■ Given task ■
Please set down exactly the lines of the listing below from the line containing "What build123d script" through the line containing "bend_from_rear = 125.0", both lines included, leaving out all other lines.

■ Entries with model source code ■
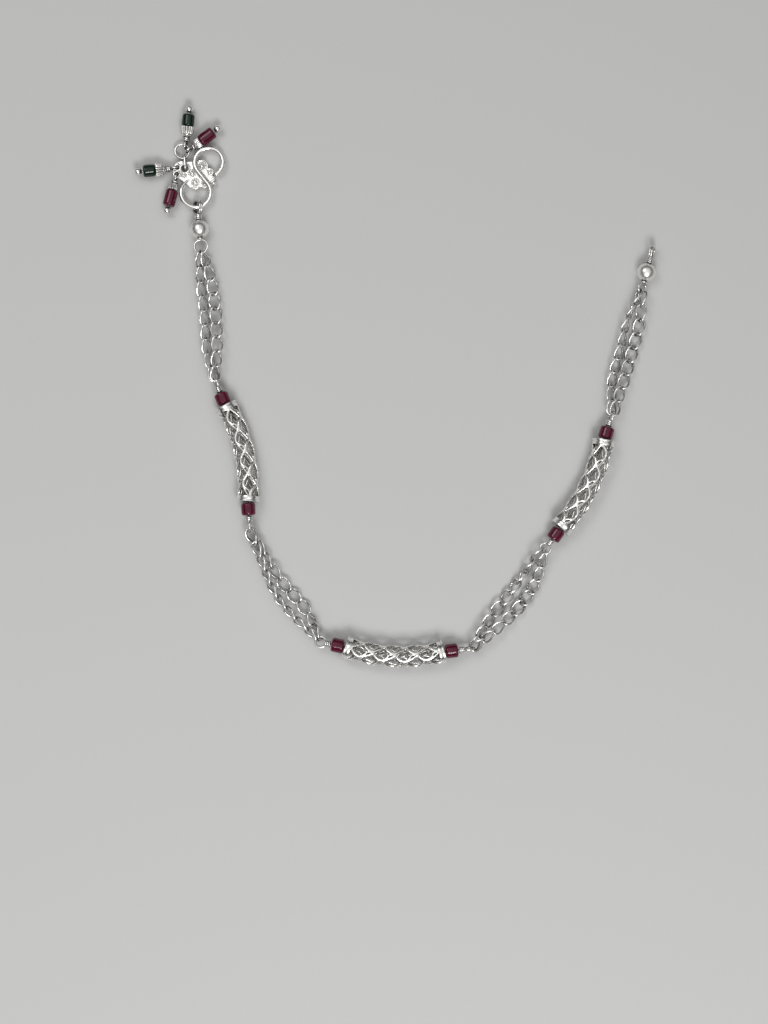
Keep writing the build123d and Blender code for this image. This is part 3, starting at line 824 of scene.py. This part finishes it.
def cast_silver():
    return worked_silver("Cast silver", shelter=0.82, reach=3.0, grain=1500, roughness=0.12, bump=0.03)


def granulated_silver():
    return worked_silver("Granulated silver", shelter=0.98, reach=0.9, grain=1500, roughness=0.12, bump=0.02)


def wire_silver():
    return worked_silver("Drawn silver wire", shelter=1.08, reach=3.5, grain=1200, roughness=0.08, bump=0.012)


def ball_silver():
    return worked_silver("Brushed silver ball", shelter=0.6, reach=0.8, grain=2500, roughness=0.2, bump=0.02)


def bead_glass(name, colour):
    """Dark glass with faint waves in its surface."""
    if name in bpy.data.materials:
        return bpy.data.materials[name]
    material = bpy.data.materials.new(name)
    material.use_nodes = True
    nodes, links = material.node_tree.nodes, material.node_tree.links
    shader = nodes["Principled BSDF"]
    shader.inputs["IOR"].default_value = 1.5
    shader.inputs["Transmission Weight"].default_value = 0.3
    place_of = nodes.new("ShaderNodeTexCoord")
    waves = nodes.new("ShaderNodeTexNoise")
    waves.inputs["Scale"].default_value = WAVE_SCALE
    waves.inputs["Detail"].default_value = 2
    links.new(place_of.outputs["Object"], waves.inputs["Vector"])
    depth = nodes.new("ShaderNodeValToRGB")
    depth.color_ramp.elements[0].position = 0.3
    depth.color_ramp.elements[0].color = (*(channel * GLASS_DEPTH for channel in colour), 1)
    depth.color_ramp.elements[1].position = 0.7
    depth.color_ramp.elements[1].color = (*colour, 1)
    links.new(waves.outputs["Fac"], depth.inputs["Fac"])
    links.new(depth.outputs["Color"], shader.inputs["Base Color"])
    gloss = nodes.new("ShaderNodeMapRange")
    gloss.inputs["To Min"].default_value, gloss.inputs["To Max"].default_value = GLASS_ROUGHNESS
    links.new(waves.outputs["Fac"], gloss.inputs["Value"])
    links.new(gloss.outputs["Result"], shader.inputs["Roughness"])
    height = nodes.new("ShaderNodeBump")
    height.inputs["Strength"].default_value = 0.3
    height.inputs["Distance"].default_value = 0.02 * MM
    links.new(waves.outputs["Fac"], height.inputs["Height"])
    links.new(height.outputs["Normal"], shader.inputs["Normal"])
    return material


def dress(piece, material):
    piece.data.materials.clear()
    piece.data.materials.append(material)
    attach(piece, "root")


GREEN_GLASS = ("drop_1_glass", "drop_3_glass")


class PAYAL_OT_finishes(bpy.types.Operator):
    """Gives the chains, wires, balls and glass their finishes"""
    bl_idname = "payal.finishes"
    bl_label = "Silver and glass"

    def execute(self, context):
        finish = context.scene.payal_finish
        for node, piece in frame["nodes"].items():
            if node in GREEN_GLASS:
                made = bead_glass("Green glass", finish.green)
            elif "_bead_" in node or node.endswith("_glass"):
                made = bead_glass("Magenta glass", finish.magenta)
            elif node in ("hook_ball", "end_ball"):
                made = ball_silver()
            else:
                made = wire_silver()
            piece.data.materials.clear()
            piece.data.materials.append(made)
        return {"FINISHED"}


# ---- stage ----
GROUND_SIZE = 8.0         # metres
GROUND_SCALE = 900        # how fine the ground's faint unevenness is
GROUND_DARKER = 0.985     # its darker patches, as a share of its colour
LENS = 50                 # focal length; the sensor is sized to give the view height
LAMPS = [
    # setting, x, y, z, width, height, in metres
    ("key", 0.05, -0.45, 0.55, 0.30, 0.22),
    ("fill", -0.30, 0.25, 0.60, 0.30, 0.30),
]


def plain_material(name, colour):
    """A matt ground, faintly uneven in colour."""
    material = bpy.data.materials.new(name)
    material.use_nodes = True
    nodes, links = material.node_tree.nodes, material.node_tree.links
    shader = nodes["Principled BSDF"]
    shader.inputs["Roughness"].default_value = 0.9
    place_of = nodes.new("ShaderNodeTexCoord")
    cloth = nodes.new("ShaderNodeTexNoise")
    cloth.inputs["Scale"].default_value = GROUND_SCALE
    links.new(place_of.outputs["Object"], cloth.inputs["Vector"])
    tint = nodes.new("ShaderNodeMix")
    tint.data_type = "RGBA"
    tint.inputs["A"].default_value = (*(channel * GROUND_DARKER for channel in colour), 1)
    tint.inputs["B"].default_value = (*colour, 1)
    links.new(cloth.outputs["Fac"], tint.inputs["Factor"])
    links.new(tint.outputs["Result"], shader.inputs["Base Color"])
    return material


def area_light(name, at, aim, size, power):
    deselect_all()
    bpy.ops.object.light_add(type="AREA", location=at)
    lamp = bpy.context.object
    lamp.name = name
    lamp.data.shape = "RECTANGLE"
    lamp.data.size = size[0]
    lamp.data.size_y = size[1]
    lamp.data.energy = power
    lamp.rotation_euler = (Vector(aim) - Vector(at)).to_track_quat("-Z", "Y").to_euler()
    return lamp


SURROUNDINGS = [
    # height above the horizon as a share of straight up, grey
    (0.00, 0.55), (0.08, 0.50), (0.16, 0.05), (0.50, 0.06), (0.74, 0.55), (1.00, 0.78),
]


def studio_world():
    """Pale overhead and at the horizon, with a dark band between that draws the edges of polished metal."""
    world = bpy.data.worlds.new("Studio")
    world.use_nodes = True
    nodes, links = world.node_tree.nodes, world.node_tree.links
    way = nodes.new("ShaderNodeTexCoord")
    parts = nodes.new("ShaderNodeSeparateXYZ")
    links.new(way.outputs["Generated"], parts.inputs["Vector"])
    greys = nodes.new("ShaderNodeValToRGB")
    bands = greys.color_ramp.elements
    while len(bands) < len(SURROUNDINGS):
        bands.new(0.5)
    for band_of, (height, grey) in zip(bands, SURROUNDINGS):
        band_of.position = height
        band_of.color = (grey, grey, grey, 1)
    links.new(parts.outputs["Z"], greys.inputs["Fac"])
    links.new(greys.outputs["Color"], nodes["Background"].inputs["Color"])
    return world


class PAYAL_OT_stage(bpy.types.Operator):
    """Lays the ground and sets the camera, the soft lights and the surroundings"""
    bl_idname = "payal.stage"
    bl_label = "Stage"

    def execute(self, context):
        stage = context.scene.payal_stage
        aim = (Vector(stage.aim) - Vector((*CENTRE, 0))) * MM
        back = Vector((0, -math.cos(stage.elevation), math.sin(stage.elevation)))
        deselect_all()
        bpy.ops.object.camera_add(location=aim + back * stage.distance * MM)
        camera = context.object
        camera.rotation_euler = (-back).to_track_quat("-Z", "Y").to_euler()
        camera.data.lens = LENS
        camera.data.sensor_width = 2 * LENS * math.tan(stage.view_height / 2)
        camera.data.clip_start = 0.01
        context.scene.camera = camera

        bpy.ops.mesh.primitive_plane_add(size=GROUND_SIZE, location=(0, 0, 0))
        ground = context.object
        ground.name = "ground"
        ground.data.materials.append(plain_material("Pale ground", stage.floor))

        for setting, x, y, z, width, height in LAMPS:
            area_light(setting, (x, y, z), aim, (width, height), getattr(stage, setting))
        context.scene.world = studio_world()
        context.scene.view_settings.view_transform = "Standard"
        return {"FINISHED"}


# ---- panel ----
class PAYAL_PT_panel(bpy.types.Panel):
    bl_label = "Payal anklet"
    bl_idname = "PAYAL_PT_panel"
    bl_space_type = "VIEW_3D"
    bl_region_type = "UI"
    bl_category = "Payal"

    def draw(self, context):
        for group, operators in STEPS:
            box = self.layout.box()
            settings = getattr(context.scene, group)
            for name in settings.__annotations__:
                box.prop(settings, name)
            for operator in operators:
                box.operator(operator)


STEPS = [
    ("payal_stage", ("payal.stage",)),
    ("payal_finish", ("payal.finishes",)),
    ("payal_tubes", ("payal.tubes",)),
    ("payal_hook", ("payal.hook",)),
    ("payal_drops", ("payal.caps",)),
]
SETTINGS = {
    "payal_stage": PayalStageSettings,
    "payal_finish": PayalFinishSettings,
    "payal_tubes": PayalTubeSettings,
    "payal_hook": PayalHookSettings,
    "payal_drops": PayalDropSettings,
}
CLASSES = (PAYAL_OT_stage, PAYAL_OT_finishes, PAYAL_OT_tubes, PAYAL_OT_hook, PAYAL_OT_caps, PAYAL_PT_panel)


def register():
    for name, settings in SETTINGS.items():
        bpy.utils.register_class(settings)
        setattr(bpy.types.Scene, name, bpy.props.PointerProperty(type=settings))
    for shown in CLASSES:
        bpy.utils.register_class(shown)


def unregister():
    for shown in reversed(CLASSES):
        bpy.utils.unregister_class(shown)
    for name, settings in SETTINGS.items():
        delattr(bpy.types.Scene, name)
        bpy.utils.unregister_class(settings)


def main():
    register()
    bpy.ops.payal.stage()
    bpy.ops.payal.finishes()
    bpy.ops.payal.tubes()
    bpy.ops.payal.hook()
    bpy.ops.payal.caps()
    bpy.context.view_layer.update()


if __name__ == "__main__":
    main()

==

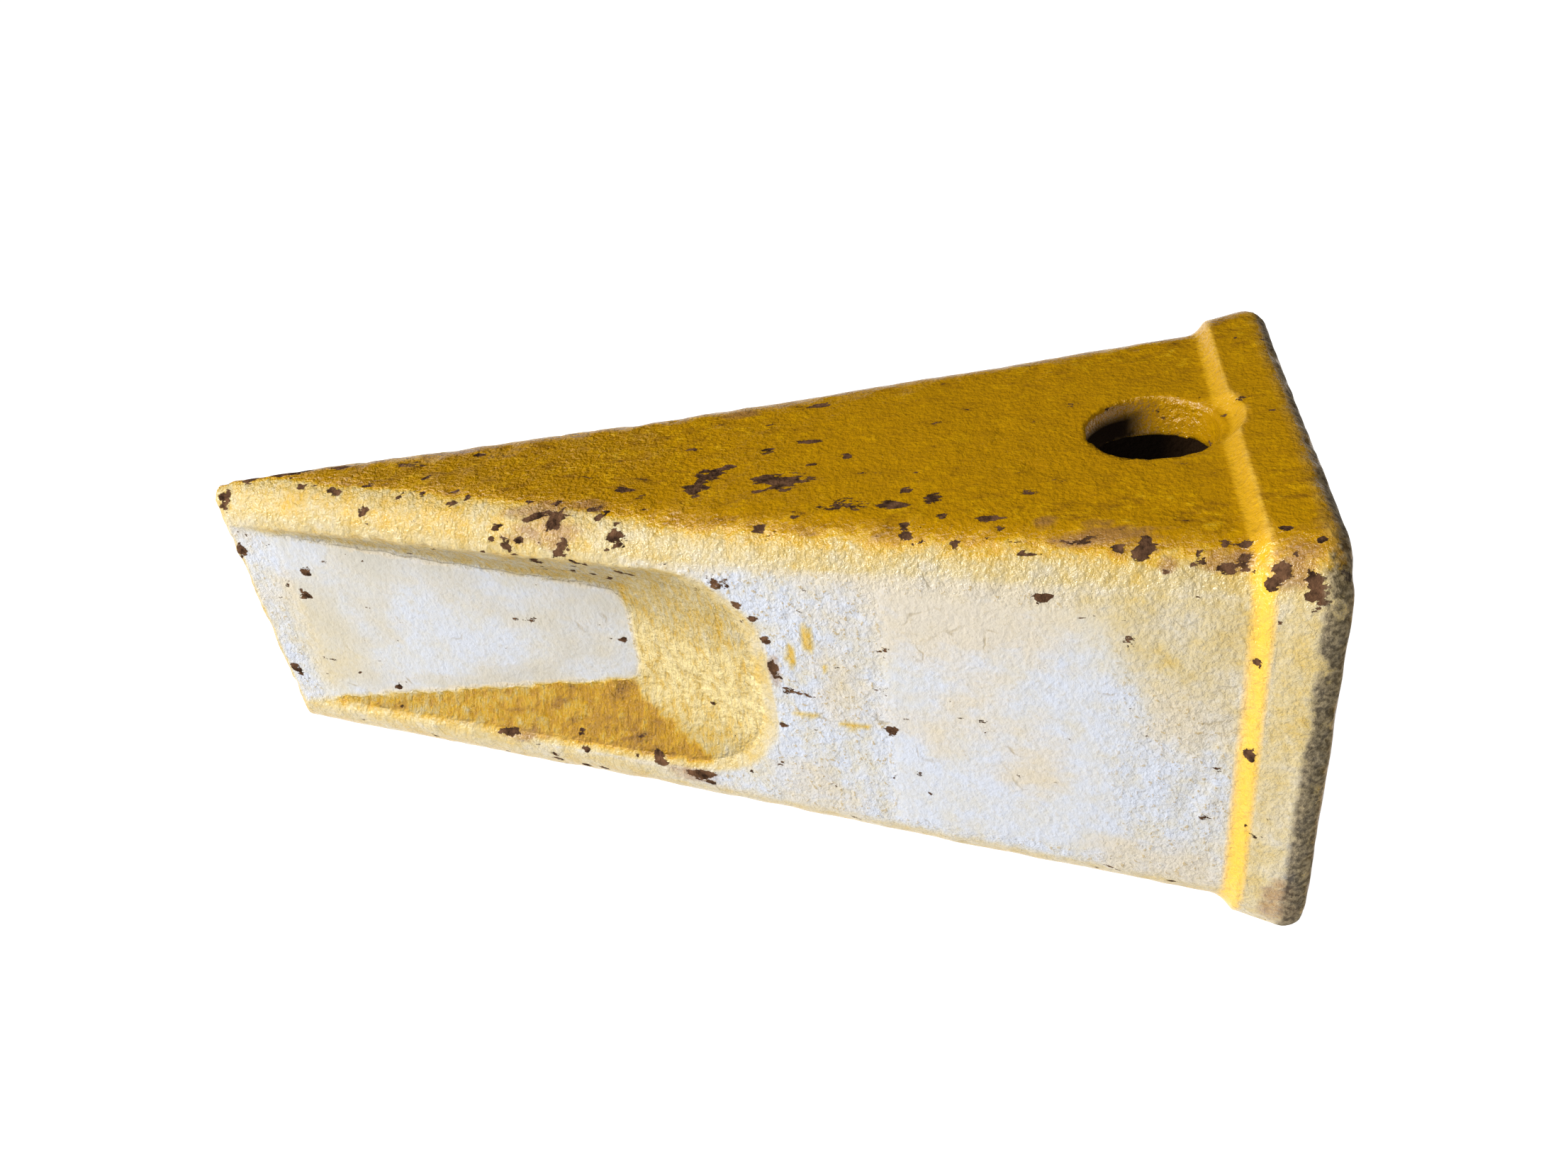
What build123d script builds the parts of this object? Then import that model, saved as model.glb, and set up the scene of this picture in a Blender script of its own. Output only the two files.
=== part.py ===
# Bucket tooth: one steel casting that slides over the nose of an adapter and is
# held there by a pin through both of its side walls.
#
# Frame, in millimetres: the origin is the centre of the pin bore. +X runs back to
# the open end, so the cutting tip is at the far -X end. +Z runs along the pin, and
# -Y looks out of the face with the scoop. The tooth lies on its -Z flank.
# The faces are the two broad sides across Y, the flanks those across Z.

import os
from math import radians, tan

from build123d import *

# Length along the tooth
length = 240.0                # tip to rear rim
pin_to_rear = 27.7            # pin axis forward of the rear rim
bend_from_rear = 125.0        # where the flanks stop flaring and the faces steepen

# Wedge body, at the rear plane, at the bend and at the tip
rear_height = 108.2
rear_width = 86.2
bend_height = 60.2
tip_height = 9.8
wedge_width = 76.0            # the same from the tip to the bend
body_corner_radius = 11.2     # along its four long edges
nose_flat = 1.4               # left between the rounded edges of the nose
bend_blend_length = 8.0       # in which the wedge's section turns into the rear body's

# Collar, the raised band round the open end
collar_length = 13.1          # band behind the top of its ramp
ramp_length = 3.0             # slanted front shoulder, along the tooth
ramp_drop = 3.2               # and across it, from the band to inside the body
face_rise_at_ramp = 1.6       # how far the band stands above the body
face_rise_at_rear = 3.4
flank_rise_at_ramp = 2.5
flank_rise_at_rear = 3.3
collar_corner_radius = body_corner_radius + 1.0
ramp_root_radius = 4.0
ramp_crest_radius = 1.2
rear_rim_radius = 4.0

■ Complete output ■
What build123d script builds the parts of this object? Then import that model, saved as model.glb, and set up the scene of this picture in a Blender script of its own. Output only the two files.
=== part.py ===
# Bucket tooth: one steel casting that slides over the nose of an adapter and is
# held there by a pin through both of its side walls.
#
# Frame, in millimetres: the origin is the centre of the pin bore. +X runs back to
# the open end, so the cutting tip is at the far -X end. +Z runs along the pin, and
# -Y looks out of the face with the scoop. The tooth lies on its -Z flank.
# The faces are the two broad sides across Y, the flanks those across Z.

import os
from math import radians, tan

from build123d import *

# Length along the tooth
length = 240.0                # tip to rear rim
pin_to_rear = 27.7            # pin axis forward of the rear rim
bend_from_rear = 125.0        # where the flanks stop flaring and the faces steepen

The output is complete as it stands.